The Historical Formulation
The Council of Nicaea in 325 AD addressed the Arian heresy, which claimed that the Son was the first and greatest of God’s creatures — a divine being but not co-equal with the Father, not possessing the same divine nature. Arius drew on certain biblical texts to support his position, particularly those that spoke of the Son’s subjection to the Father or the Son’s lack of knowledge about the day of His return. The council, working from the full breadth of biblical testimony, affirmed that the Son is homoousios — of the same substance or being — as the Father. The Council of Constantinople in 381 AD extended and clarified this framework to include the full deity and personhood of the Holy Spirit, completing the classical Trinitarian formulation.
These councils did not create the doctrine. They defended what was already present in the apostolic writings against specific errors that required precise naming and refuting. The authority rests in Scripture, not in the councils — but the councils’ work was to reflect that scriptural testimony faithfully against those who were misreading it.
Errors to Reject
Three major errors have recurred across church history. Tritheism teaches three separate gods and destroys the Bible’s insistence on divine unity. Modalism — known also as Sabellianism or, in its modern form, Oneness Pentecostalism — teaches that Father, Son, and Spirit are three modes or manifestations of one divine person rather than three genuinely distinct persons. This position cannot account for passages in which the persons relate to one another simultaneously. Arianism denies the full deity of the Son, producing a being who is greater than creation but less than God — the position of Jehovah’s Witnesses and, in a different form, Mormonism. All three mishandle the biblical data by treating one strand of teaching as though the rest of Scripture did not exist.
So, now what?
The Trinity is not an abstract theological puzzle with limited bearing on daily Christian life. Trinitarian faith is the ground of Christian prayer — we pray to the Father, through the Son, in the Spirit. It is the structure of salvation — the Father sends, the Son redeems, the Spirit regenerates and seals. It is the pattern of Christian community. John 17 makes this explicit: Jesus prays that those who believe “may all be one, just as you, Father, are in me, and I in you” (John 17:21). The life of the Trinity — perfect unity, genuine personal distinction, mutual love — is the origin and the goal of Christian fellowship. The doctrine of the Trinity is not a theological curiosity kept in a glass case for specialists. It is the shape of the God we worship and the God into whom we have been brought.

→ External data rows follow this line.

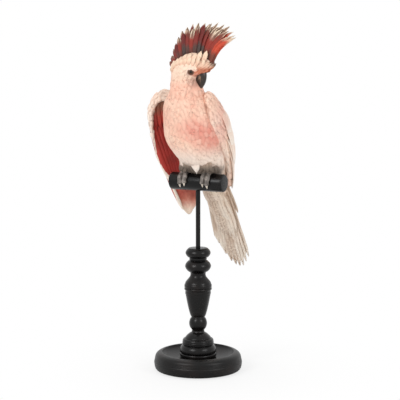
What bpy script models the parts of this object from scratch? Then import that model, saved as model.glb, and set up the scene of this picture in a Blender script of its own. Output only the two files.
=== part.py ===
"""Cockatoo figurine: a painted resin bird gripping a perch bar on a turned black stand.

Metres, +Z up. The origin is the middle of the felt's underside. The perch bar runs along X,
and the bird's breast faces -Y. Its right wing (-X) hangs open and its left wing is folded.
"""

import math

import bmesh
import bpy
from mathutils import Vector

MM = 0.001
GAP = 0.3 * MM  # clearance between two pieces that seat on each other
SEAM_WELD = 0.02 * MM

# Stand: felt, base disc and the screw under it
FELT_RADIUS = 59 * MM
FELT_THICKNESS = 1.5 * MM
BASE_RADIUS = 69 * MM
BASE_HEIGHT = 27 * MM  # underside to the top of the rim
BASE_SEAT_THICKNESS = 18 * MM  # at the middle, under the column
BASE_EDGE_ROUND = 8 * MM
BASE_FOOT_ROUND = 4 * MM
BASE_REED_DEPTH = 0.8 * MM
BASE_REED_HEIGHT = 2.2 * MM
RIM_TOP_RADIUS = 56 * MM
SEAT_RADIUS = 27 * MM
SCREW_SHANK_RADIUS = 2.4 * MM
SCREW_HEAD_RADIUS = 5.5 * MM
SCREW_HEAD_HEIGHT = 3.2 * MM
SCREW_LENGTH = 34 * MM  # below the head
SCREW_SLOT_WIDTH = 1.2 * MM
SCREW_SLOT_DEPTH = 1.4 * MM
COUNTERBORE_RADIUS = 8 * MM
COUNTERBORE_DEPTH = 5.5 * MM

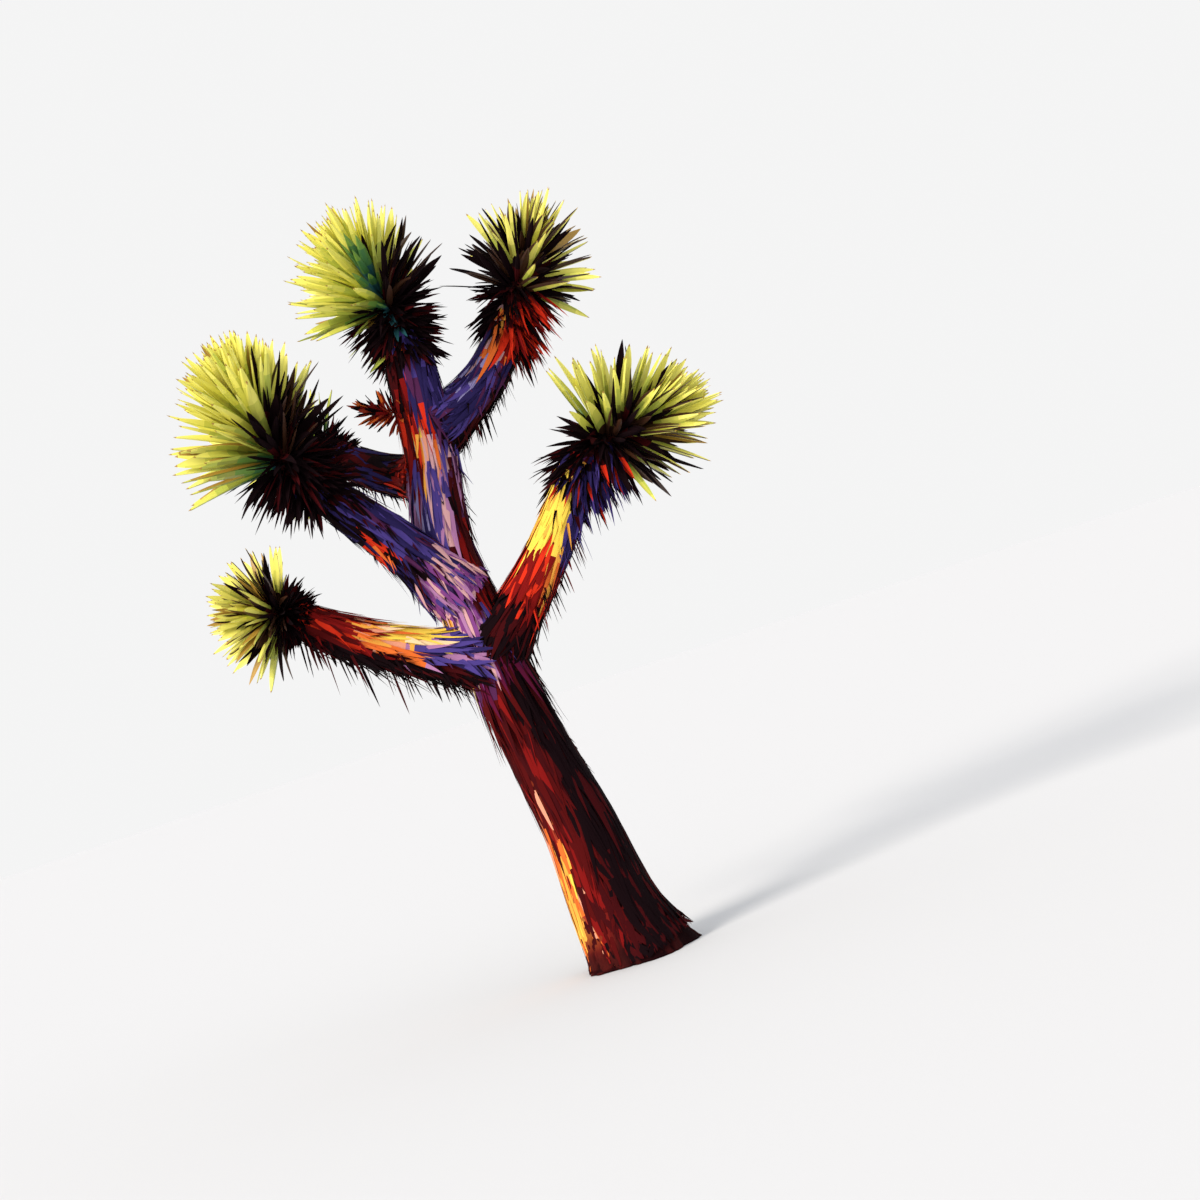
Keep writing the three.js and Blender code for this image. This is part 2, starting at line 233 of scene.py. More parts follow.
def spline(points, samples=400):
    """A curve through the points, as the trunk's solid has it."""
    p = np.asarray(points, float)
    p = np.vstack([2 * p[0] - p[1], p, 2 * p[-1] - p[-2]])
    spans = len(p) - 3
    t = np.linspace(0, spans, samples)
    span = np.minimum(t.astype(int), spans - 1)
    t = (t - span)[:, None]
    before, start, end, after = (p[span + k] for k in range(4))
    pull, push = (end - before) / 2, (after - start) / 2
    cubic = 2 * start - 2 * end + pull + push
    square = -3 * start + 3 * end - 2 * pull - push
    return cubic * t**3 + square * t**2 + pull * t + start


def bend(start, middle, end, samples=120):
    """A curve that leaves start towards middle and comes to end from it."""
    t = np.linspace(0, 1, samples)[:, None]
    start, middle, end = (np.asarray(p, float) for p in (start, middle, end))
    return (1 - t) ** 2 * start + 2 * t * (1 - t) * middle + t**2 * end


trunk_points = spline(TRUNK_LINE)


def trunk_centre(height):
    return np.stack([np.interp(height, trunk_points[:, 2], trunk_points[:, axis]) for axis in range(3)], -1)


def trunk_radius(height, angle=None):
    """The trunk's taper and its lobed root flare."""
    share = np.clip(height / TRUNK_LINE[-1][2], 0, 1)
    lobes = 1 if angle is None else 1 + FLARE_DEPTH * np.cos(FLARE_LOBES * angle)
    taper = between((TRUNK_TIP, TRUNK_FOOT), (1 - share) ** TRUNK_TAPER)
    return taper + FLARE_REACH * np.exp(-height / FLARE_HEIGHT) * lobes


def bough_line(bough):
    start, end = trunk_centre(bough["leaves"]), np.array(bough["ends"])
    return Line(bend(start, (start + end) / 2 + 2 * np.array(bough["bow"]), end))


def bough_radius(bough, share):
    return between((bough["tip"], bough["foot"]), (1 - share) ** BOUGH_TAPER)


def stem_radius(head, share):
    return between(STEM_RADIUS, share**STEM_TAPER) * math.sqrt(head["size"])


def head_line(start, heading, apex):
    start, apex = np.asarray(start, float), np.asarray(apex, float)
    return Line(bend(start, start + unit(heading) * np.linalg.norm(apex - start) * HEAD_BEND, apex))


def fork_swell(centre):
    """How much a bough thickens near the trunk, by how far its middle is outside the trunk."""
    height = centre[..., 2]
    from_middle = np.linalg.norm((centre - trunk_centre(height))[..., :2], axis=-1)
    outside = from_middle - trunk_radius(height) + FORK_DEPTH
    return FORK_SWELL * np.exp(-np.maximum(outside, 0) / FORK_REACH)


# The middle lines of all limbs and stems: a head's stem goes on from the end of its bough or the trunk
trunk_line = Line(trunk_points)
bough_lines = {name: bough_line(bough) for name, bough in BOUGHS.items()}
limb_lines = {"top": trunk_line, **bough_lines}
head_lines = {
    name: head_line(limb_lines[name].points[-1], limb_lines[name].tangents[-1], head["apex"])
    for name, head in HEADS.items()
}
shoot_line = head_line(trunk_centre(SHOOT["leaves"]), SHOOT["heading"], SHOOT["apex"])


# Materials


def add(tree, kind, inputs=None, **settings):
    """Adds a node with its settings. An input is a value, or the socket that it is linked to."""
    node = tree.nodes.new(kind)
    for name, value in settings.items():
        setattr(node, name, value)
    for name, value in (inputs or {}).items():
        if isinstance(value, bpy.types.NodeSocket):
            tree.links.new(value, node.inputs[name])
        else:
            node.inputs[name].default_value = value
    return node


def new_material(name, roughness, colour="#808080", specular=0.5):
    """An empty finish: its tree, its surface shader and the material."""
    material = bpy.data.materials.new(name)
    material.use_nodes = True
    tree = material.node_tree
    shader = tree.nodes["Principled BSDF"]
    shader.inputs["Base Color"].default_value = linear(colour)
    shader.inputs["Roughness"].default_value = roughness
    shader.inputs["Specular IOR Level"].default_value = specular
    material.diffuse_color = linear(colour)
    return tree, shader, material


def veins(tree, shader, ribs, height):
    """Fine ribs along a blade, so many across its width and so many metres high. Each runs on for about
    two fifths of the blade."""
    place = add(tree, "ShaderNodeUVMap", uv_map="blade")
    drawn_out = add(tree, "ShaderNodeMapping", {"Vector": place.outputs["UV"], "Scale": (ribs, 2.5, 1)})
    noise_inputs = {"Vector": drawn_out.outputs["Vector"], "Scale": 1.0, "Detail": 3}
    lines = add(tree, "ShaderNodeTexNoise", noise_inputs)
    relief_inputs = {"Height": lines.outputs["Fac"], "Strength": 0.6, "Distance": height}
    bump = add(tree, "ShaderNodeBump", relief_inputs)
    tree.links.new(bump.outputs["Normal"], shader.inputs["Normal"])


# Usual widths of blades in millimetres, and how far apart their ribs are drawn. Real ribs are about
# 1 mm apart, too fine to show, so they are drawn twice as coarse.
LIVE_WIDTH_MM, DEAD_WIDTH_MM, RIBS_APART_MM = 36, 24, 2


def live_blade(name, colour):
    """Living yucca leaf: a thick stiff blade under a waxy cuticle, which gives a half-matt shine over
    fine lengthwise ribs."""
    tree, shader, material = new_material(name, 0.42, colour, 0.4)
    shader.inputs["Coat Weight"].default_value = 0.12
    shader.inputs["Coat Roughness"].default_value = 0.35
    veins(tree, shader, LIVE_WIDTH_MM / RIBS_APART_MM, 0.0012)
    return material


def dead_blade(name, colour):
    """Dry yucca leaf: bleached or rotted fibre with no wax left, matt and coarsely ribbed."""
    tree, shader, material = new_material(name, 0.9, colour, 0.06)
    veins(tree, shader, DEAD_WIDTH_MM / RIBS_APART_MM, 0.003)
    return material


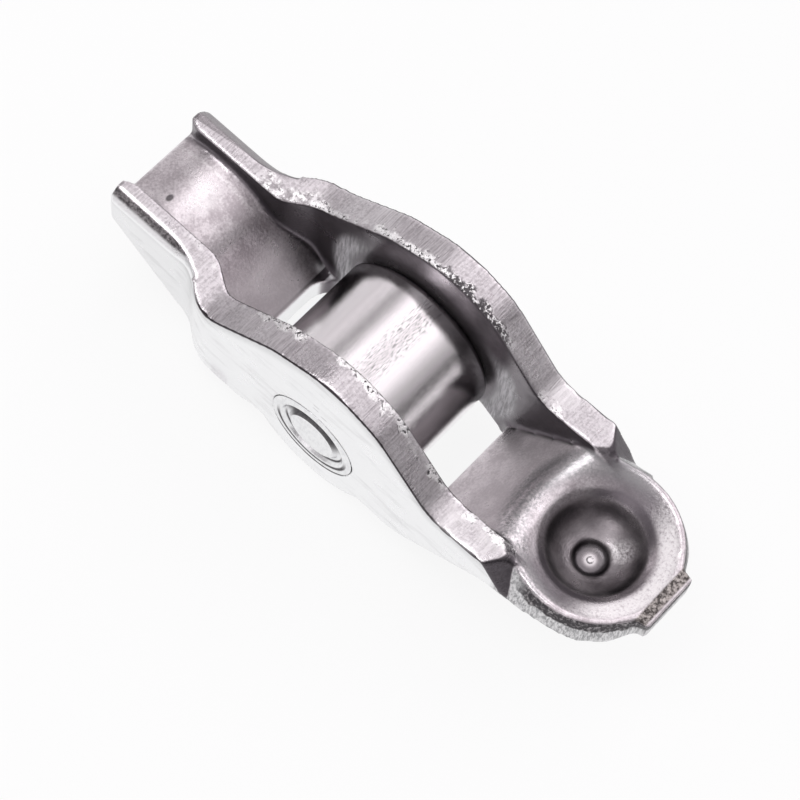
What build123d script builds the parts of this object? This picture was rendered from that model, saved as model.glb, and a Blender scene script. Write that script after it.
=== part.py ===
from build123d import *
import math
import os

os.makedirs("parts", exist_ok=True)

# Driving sizes in mm. The origin is the middle of the roller's axle, X runs from the
# valve end to the pivot end, and Z points to the open side of the stamped arm.

# Sheet and walls
sheet = 3.35
valve_wall = 2.75
bend_r = 3.3
waist_bend_r = 2.6
shoulder_r = 5.4
guide_top_z = 5.8
guide_bevel = 1.2
guide_bevel_x = -20.6
guide_bevel_r = 7.0
hump_x = 1.4
hump_top_z = 14.6
web_z = -8.3
eye_r = 8.3

# Roller, axle and needles
roller_d = 18.0
roller_w = 12.4
roller_bevel = 0.6
side_gap = 0.2
axle_d = 9.6
stake_d = 10.6
stake_depth = 0.8
ring_groove_out_d = 8.3
ring_groove_in_d = 5.8
ring_groove_depth = 0.3
needle_d = 1.6
needle_len = 11.6
race_play = 0.02
needle_gap = 0.02

# Valve end
valve_x = -30.3
valve_channel = 8.4
pad_crown_x = -25.3
pad_crown_z = 4.2
pad_r = 9.5
pad_entry_deg = 31.8
pad_exit_deg = 46.4
pad_sheet = 3.7

# Floor opening round the roller
window_valve_x = -12.2
window_pivot_x = 12.2
window_valve_r = 3.0
window_pivot_r = 0.8

# Pivot end
pivot_x = 27.8
mouth_d = 10.1
mouth_z = 3.1
mouth_ease = 0.25
socket_depth = 3.8
dome_wall = 2.7
dimple_d = 3.9
dimple_depth = 0.35
rim_d = 18.6
rim_top_d = 16.6
rim_z = 4.9
rim_edge_d = 15.8
ridge_x = 20.4
ridge_r = 2.5
tab_reach = 9.1
tab_w = 6.4

# Sizes that follow from the driving ones
inner_half = roller_w / 2 + side_gap
outer_half = inner_half + sheet
valve_inner = valve_channel / 2
valve_outer = valve_inner + valve_wall
floor_z = web_z + sheet - 0.2
needle_orbit_r = axle_d / 2 + race_play + needle_d / 2
roller_bore_r = needle_orbit_r + needle_d / 2 + race_play
needle_count = int(math.pi / math.asin((needle_d + needle_gap) / 2 / needle_orbit_r))
mouth_r = mouth_d / 2
rim_r = rim_d / 2
rim_top_r = rim_top_d / 2
rim_edge_r = rim_edge_d / 2
tab_x = pivot_x + tab_reach
ball_r = (mouth_r**2 + socket_depth**2) / (2 * socket_depth)
ball_z = mouth_z - socket_depth + ball_r
axle_half = outer_half
dish_run = (rim_edge_r - mouth_r) / (rim_z - mouth_z)
ridge_z = mouth_z + (pivot_x - ridge_x - mouth_r) / dish_run


def rounded_edges(corners, place, closed):
    """Lines through (a, b, radius) corners with an arc at each; place maps (a, b) to space."""
    count = len(corners)
    runs = []
    for i in range(count):
        a, b, r = corners[i]
        here = Vector(a, b)
        if r <= 0 or (not closed and i in (0, count - 1)):
            runs.append((here, here, here))
            continue
        pa, pb, _ = corners[i - 1]
        na, nb, _ = corners[(i + 1) % count]
        to_prev = Vector(pa - a, pb - b).normalized()
        to_next = Vector(na - a, nb - b).normalized()
        half = math.radians(to_prev.get_angle(to_next) / 2)
        centre = here + (to_prev + to_next).normalized() * (r / math.sin(half))
        middle = centre + (here - centre).normalized() * r
        back = r / math.tan(half)
        runs.append((here + to_prev * back, middle, here + to_next * back))
    edges = []
    for i in range(count):
        start, middle, end = [place(p.X, p.Y) for p in runs[i]]
        if (Vector(*end) - Vector(*start)).length > 1e-6:
            edges.append(ThreePointArc(start, middle, end))
        if i + 1 < count or closed:
            after = runs[(i + 1) % count][0]
            edges.append(Line(end, place(after.X, after.Y)))
    return edges


def side_solid(corners, half_width):
    """Side outline in X and Z, as deep as half_width each way."""
    wire = Wire(rounded_edges(corners, lambda a, b: (a, -half_width, b), True))
    return extrude(Face(wire), amount=2 * half_width, dir=(0, 1, 0))


def plan_solid(half, low, high):
    """Plan outline in X and Y from the corners of its +Y half, mirrored about the X axis."""
    whole = half + [(a, -b, r) for a, b, r in reversed(half)]
    wire = Wire(rounded_edges(whole, lambda a, b: (a, b, low), True))
    return extrude(Face(wire), amount=high - low, dir=(0, 0, 1))


def cross_rod(radius, length):
    """Rod along Y, centred on the axle."""
    return Cylinder(radius, length, rotation=(90, 0, 0))


def corner_strips(line, half_width, radius):
    """What is taken off to round the two long lower corners of a body over a line in X and Z."""
    path = Wire(rounded_edges(line, lambda a, b: (a, 0, b), False))
    start = path.position_at(0)
    along = path.tangent_at(0)
    up = Vector(-along.Z, 0, along.X)
    turn = math.sqrt(0.5)
    strips = []
    for side in (1, -1):
        flat = start + Vector(0, side * (half_width - radius), 0)
        wall = start + Vector(0, side * half_width, 0)
        out = start + Vector(0, side * (half_width + 1.0), 0)
        middle = start + Vector(0, side * (half_width - radius + radius * turn), 0) + up * radius * (1 - turn)
        section = Wire(
            [
                ThreePointArc(flat, middle, wall + up * radius),
                Line(wall + up * radius, out + up * radius),
                Line(out + up * radius, out - up),
                Line(out - up, flat - up),
                Line(flat - up, flat),
            ]
        )
        strips.append(sweep(Face(section), path=path))
    return strips[0] + strips[1]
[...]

“The grace of the Lord Jesus Christ and the love of God and the fellowship of the Holy Spirit be with you all.” 2 Corinthians 13:14
Bibliography
- Letham, Robert. The Holy Trinity: In Scripture, History, Theology, and Worship. Revised edition. P&R Publishing, 2019.
- White, James R. The Forgotten Trinity. Bethany House, 1998.
- Warfield, B.B. Biblical and Theological Studies. Presbyterian and Reformed, 1952.